The sound of The Evens is quieter than either of your or Ian's previous projects. This reminds me of something I'd heard Phranc say. She used to play guitar for the political punk band Catholic Discipline in the 80s and eventually turned to folk because she wanted her listeners to hear the message in order to think… and not be so distracted by the energy and anger of punk. Was there a similar motivation for your band?
Prior to the Evens, I was living in an apartment, where the kind of band practice that I was acquainted with (loud) was impossible. I kept my drum-set there but obviously couldn't play full volume, so I started to experiment with mutes and different implements and sounds and what-not. It was a really liberating experience and it occurred to me that despite what I had thought, I could actually play the drums anywhere, not just in a sound proof room, or a club built for rock music.
At that time, I think Ian was pretty saturated with volume and large rock venues from his years in Fugazi and I think he was thinking about finding ways to play music outside of that structure too. Music shouldn't have to be limited to spaces that can accommodate loud volumes. Playing at a lesser volume meant we could play anywhere. I think that was ultimately the motivation.
Your first release was so… happy. Even songs in which the lyrics were overtly political had, I don't know, a softness about them. The new release has a few songs with a more agitated edge to them. "Everybody Knows," for example. Is this the direction the band is heading?
Well, truthfully, I don't really have any idea what lies ahead, the song writing is an organic unfolding. We're always working on things, but never with a concept of which direction we want to go in other than direction: forward.
Would you mind ranting a bit on how your band creates its music?

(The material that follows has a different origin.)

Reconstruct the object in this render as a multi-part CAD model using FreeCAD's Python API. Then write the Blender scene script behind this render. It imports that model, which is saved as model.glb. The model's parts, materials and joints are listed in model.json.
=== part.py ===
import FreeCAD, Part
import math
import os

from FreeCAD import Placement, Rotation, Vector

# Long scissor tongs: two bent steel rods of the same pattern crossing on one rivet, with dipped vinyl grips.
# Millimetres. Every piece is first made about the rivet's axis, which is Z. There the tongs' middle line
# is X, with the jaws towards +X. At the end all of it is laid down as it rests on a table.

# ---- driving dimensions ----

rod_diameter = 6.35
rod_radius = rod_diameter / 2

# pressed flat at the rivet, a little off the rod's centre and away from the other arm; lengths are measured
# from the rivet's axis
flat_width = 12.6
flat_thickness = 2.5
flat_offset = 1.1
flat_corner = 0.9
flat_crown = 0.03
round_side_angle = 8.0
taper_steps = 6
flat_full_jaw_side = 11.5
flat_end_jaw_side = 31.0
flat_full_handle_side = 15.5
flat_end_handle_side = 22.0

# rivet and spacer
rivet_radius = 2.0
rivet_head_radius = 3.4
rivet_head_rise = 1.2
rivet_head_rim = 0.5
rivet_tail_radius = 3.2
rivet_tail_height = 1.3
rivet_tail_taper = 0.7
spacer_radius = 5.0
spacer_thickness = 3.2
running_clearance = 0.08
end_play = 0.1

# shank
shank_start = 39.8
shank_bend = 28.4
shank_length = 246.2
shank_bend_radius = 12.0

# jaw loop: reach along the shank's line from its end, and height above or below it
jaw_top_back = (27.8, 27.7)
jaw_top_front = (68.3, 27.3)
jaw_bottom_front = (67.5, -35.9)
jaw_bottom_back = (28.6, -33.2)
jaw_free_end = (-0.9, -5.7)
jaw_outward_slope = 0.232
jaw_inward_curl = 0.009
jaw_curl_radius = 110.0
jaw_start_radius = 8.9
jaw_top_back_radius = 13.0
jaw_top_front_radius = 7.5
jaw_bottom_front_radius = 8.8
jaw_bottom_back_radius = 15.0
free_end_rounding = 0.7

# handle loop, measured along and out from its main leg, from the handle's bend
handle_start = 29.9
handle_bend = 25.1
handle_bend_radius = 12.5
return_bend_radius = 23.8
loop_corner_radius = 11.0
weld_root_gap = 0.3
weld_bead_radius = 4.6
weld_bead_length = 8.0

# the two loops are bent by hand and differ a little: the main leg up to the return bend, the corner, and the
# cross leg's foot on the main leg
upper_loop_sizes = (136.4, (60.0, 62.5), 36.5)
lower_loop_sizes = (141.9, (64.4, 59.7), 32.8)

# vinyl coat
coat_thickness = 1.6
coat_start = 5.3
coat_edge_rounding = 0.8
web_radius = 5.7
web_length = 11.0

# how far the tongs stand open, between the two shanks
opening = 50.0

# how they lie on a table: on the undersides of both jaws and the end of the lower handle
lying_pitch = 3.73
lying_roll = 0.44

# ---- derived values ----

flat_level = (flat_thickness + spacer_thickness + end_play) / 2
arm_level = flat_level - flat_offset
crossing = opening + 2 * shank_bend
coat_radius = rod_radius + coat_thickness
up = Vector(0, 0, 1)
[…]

We both spend a lot of time playing our instruments on our own and a lot of time playing together – both practices generate lots of ideas. When we get together for practice Ian typically has a zillion riffs that he's been messing with and I'll have some sounds/rhythms on my mind. We throw it all in the mix, respond to what feels good, and take it from there. Sometimes one of us starts singing immediately and we build a song around a vocal, other times we create strictly musical arrangements and then we work the vocals on top.
We do a lot of recording on our own to facilitate the writing process. We also go to a lot of shows and study (in a non-academic way) all kinds of music as much as possible, which I'm sure has an effect on how we play and the songs we write. When we are writing well there's a momentum at play, kind of like something's being born and we're just there to catch so the baby doesn't fall on the floor.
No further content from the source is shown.